:: Data shown ::
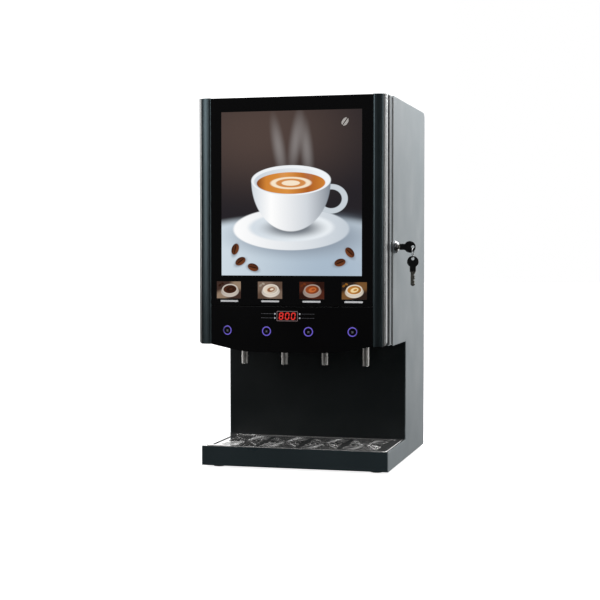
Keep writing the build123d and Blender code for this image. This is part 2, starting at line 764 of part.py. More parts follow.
board_front = 5
post_gap = 11.65
with BuildPart() as control_board:
    block((-130, 130), (board_front, board_front + 1.6), (240, 295))
    for x in station_x:
        post_tip = button_plane(x).offset(-post_gap)
        inward = post_tip.z_dir * -1
        rod(tuple(post_tip.origin), inward, 3, (board_front + 0.8 - post_tip.origin.Y) / inward.Y)
    for x in (-78.2, 78.2):
        for z in (246, 289):
            rod((x, -15.3, z), back, 2.5, board_front + 15.3)
    block((-20, 20), (board_front - 8, board_front), (243, 251))
    for x in (-60, 60):
        block((x - 7, x + 7), (board_front - 2, board_front), (262, 276))
write(control_board, "control_board")

# ---- what joins the door to the case ----

with BuildPart() as hinge_door_leaves:
    for z in hinge_heights:
        rod((hinge_x, hinge_y, z - 10), up, knuckle_radius, 20)
        block((-door_half - 1.5, -door_half), (28, 56), (z - 30, z + 30))
        block((-door_half - 1.5, -door_half), (56, hinge_y), (z - 10, z + 10))
    for z in hinge_heights:
        rod((hinge_x, hinge_y, z - 11), up, hinge_pin_radius + running_fit, 22, Mode.SUBTRACT)
write(hinge_door_leaves, "hinge_door_leaves")

with BuildPart() as lock_catch:
    block((160, 172), (door_back, door_back + 1.5), (lock_z + 10.5, lock_z + 18))
    block((160, 161.5), (door_back, 83.5), (lock_z + 10.5, lock_z + 18))
    block((156.5, 161.5), (82, 83.5), (lock_z + 10.5, lock_z + 18))
write(lock_catch, "lock_catch")
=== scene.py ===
"""Looks of a countertop hot drinks vending machine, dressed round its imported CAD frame."""

import math

import bmesh
import bpy
from mathutils import Matrix, Vector


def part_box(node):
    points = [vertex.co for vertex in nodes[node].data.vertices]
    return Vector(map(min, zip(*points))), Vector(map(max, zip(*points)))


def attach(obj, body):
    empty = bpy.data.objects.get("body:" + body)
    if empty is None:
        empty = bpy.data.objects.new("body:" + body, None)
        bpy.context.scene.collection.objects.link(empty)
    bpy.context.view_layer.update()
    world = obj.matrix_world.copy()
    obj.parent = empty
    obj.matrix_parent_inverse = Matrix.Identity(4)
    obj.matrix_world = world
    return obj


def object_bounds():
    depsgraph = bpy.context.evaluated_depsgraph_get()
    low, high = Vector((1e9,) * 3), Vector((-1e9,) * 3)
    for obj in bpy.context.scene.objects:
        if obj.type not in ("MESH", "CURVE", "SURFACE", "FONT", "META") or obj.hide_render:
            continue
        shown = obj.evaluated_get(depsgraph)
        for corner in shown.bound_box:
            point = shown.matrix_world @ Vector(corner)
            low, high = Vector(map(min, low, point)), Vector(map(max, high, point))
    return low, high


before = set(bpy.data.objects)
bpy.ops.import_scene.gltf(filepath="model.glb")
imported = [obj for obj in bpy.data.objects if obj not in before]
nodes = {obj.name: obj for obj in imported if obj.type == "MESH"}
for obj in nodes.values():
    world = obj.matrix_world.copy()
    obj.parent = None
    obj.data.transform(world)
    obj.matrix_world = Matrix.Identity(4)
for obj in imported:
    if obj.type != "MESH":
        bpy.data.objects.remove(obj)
cad_low, cad_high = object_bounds()
MM = 0.001

# ================= node tree helpers =================


def add_node(tree, kind, inputs=None, **settings):
    """A shader node with its settings, and with inputs given as values or as sockets to link."""
    made = tree.nodes.new("ShaderNode" + kind)
    for name, value in settings.items():
        setattr(made, name, value)
    for key, value in (inputs or {}).items():
        if isinstance(value, bpy.types.NodeSocket):
            tree.links.new(value, made.inputs[key])
        else:
            made.inputs[key].default_value = value
    return made


def coordinates(tree, scale=(1, 1, 1)):
    """Object coordinates in metres, stretched by scale."""
    source = add_node(tree, "TexCoord").outputs["Object"]
    return add_node(tree, "Mapping", {"Vector": source, "Scale": scale}).outputs["Vector"]


def noise(tree, vector, scale, detail=2.0, distortion=0.0):
    """Noise of a scale in cells per metre, from 0 to 1."""
    made = add_node(tree, "TexNoise", {"Vector": vector, "Scale": scale, "Detail": detail,
                                       "Distortion": distortion})
    return made.outputs["Fac"]


def remap(tree, value, low, high, to_low=0.0, to_high=1.0, smooth=False):
    """A value stretched from one range to another and clamped."""
    kind = "SMOOTHSTEP" if smooth else "LINEAR"
    made = add_node(tree, "MapRange", {"Value": value, "From Min": low, "From Max": high,
                                       "To Min": to_low, "To Max": to_high}, interpolation_type=kind)
    return made.outputs["Result"]


def blend_colors(tree, factor, first, second, mode="MIX"):
    """One colour laid over another by a factor."""
    made = tree.nodes.new("ShaderNodeMix")
    made.data_type = "RGBA"
    made.blend_type = mode
    for key, value in (("Factor", factor), ("A", first), ("B", second)):
        socket = next(s for s in made.inputs if s.name == key and s.enabled)
        if isinstance(value, bpy.types.NodeSocket):
            tree.links.new(value, socket)
        elif key == "Factor":
            socket.default_value = value
        else:
            socket.default_value = (*value, 1.0)
    return next(s for s in made.outputs if s.enabled)


def calc(tree, operation, first, second=0.0):
    """Arithmetic on two values."""
    made = add_node(tree, "Math", operation=operation)
    for index, value in enumerate((first, second)):
        if isinstance(value, bpy.types.NodeSocket):
            tree.links.new(value, made.inputs[index])
        else:
            made.inputs[index].default_value = value
    return made.outputs["Value"]


def shaded(color, factor):
    """A colour made lighter or darker."""
    return tuple(min(1.0, part * factor) for part in color)


def blank_material(name):
    """Material with a principled shader wired to its output, and nothing else."""
    material = bpy.data.materials.new(name)
    material.use_nodes = True
    tree = material.node_tree
    tree.nodes.clear()
    shader = add_node(tree, "BsdfPrincipled")
    output = add_node(tree, "OutputMaterial")
    tree.links.new(shader.outputs["BSDF"], output.inputs["Surface"])
    return material, tree, shader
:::
▸ **What is required**
Beginning with the line that contains "obj.matrix_world = Matrix.Identity(4)" and ending with the line that contains "# ================= node tree", repeat exactly those lines and no others.

▸ **Solution**
    obj.matrix_world = Matrix.Identity(4)
for obj in imported:
    if obj.type != "MESH":
        bpy.data.objects.remove(obj)
cad_low, cad_high = object_bounds()
MM = 0.001

# ================= node tree helpers =================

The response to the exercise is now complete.